Exercise description
Print out the material that follows word for word.

Recorded data
:::::

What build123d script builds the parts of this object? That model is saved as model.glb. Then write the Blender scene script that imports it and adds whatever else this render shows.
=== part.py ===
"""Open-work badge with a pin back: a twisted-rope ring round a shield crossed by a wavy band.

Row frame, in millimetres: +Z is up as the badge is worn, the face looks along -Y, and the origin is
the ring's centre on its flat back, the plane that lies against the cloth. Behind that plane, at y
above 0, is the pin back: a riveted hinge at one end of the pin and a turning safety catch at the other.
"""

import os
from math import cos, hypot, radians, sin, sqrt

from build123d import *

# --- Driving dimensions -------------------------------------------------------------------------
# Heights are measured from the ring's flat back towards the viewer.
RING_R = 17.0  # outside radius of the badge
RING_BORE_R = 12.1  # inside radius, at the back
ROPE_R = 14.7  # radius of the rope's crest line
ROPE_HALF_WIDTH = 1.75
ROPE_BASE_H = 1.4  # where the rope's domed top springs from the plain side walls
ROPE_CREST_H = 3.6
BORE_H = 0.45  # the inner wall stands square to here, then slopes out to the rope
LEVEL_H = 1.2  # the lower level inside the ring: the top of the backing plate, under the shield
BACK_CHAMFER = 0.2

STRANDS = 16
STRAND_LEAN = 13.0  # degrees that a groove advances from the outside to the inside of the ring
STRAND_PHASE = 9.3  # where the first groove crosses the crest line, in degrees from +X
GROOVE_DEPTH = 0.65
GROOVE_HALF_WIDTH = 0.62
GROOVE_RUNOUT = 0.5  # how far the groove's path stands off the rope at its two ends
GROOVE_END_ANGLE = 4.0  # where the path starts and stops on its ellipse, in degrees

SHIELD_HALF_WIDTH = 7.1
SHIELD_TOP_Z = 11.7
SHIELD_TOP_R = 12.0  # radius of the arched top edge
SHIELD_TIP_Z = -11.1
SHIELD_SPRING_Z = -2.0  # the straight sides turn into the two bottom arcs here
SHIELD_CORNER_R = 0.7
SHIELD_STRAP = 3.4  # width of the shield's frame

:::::

Expected answer
What build123d script builds the parts of this object? That model is saved as model.glb. Then write the Blender scene script that imports it and adds whatever else this render shows.
=== part.py ===
"""Open-work badge with a pin back: a twisted-rope ring round a shield crossed by a wavy band.

Row frame, in millimetres: +Z is up as the badge is worn, the face looks along -Y, and the origin is
the ring's centre on its flat back, the plane that lies against the cloth. Behind that plane, at y
above 0, is the pin back: a riveted hinge at one end of the pin and a turning safety catch at the other.
"""

import os
from math import cos, hypot, radians, sin, sqrt

from build123d import *

# --- Driving dimensions -------------------------------------------------------------------------
# Heights are measured from the ring's flat back towards the viewer.
RING_R = 17.0  # outside radius of the badge
RING_BORE_R = 12.1  # inside radius, at the back
ROPE_R = 14.7  # radius of the rope's crest line
ROPE_HALF_WIDTH = 1.75
ROPE_BASE_H = 1.4  # where the rope's domed top springs from the plain side walls
ROPE_CREST_H = 3.6
BORE_H = 0.45  # the inner wall stands square to here, then slopes out to the rope
LEVEL_H = 1.2  # the lower level inside the ring: the top of the backing plate, under the shield
BACK_CHAMFER = 0.2

STRANDS = 16
STRAND_LEAN = 13.0  # degrees that a groove advances from the outside to the inside of the ring
STRAND_PHASE = 9.3  # where the first groove crosses the crest line, in degrees from +X
GROOVE_DEPTH = 0.65
GROOVE_HALF_WIDTH = 0.62
GROOVE_RUNOUT = 0.5  # how far the groove's path stands off the rope at its two ends
GROOVE_END_ANGLE = 4.0  # where the path starts and stops on its ellipse, in degrees

SHIELD_HALF_WIDTH = 7.1
SHIELD_TOP_Z = 11.7
SHIELD_TOP_R = 12.0  # radius of the arched top edge
SHIELD_TIP_Z = -11.1
SHIELD_SPRING_Z = -2.0  # the straight sides turn into the two bottom arcs here
SHIELD_CORNER_R = 0.7
SHIELD_STRAP = 3.4  # width of the shield's frame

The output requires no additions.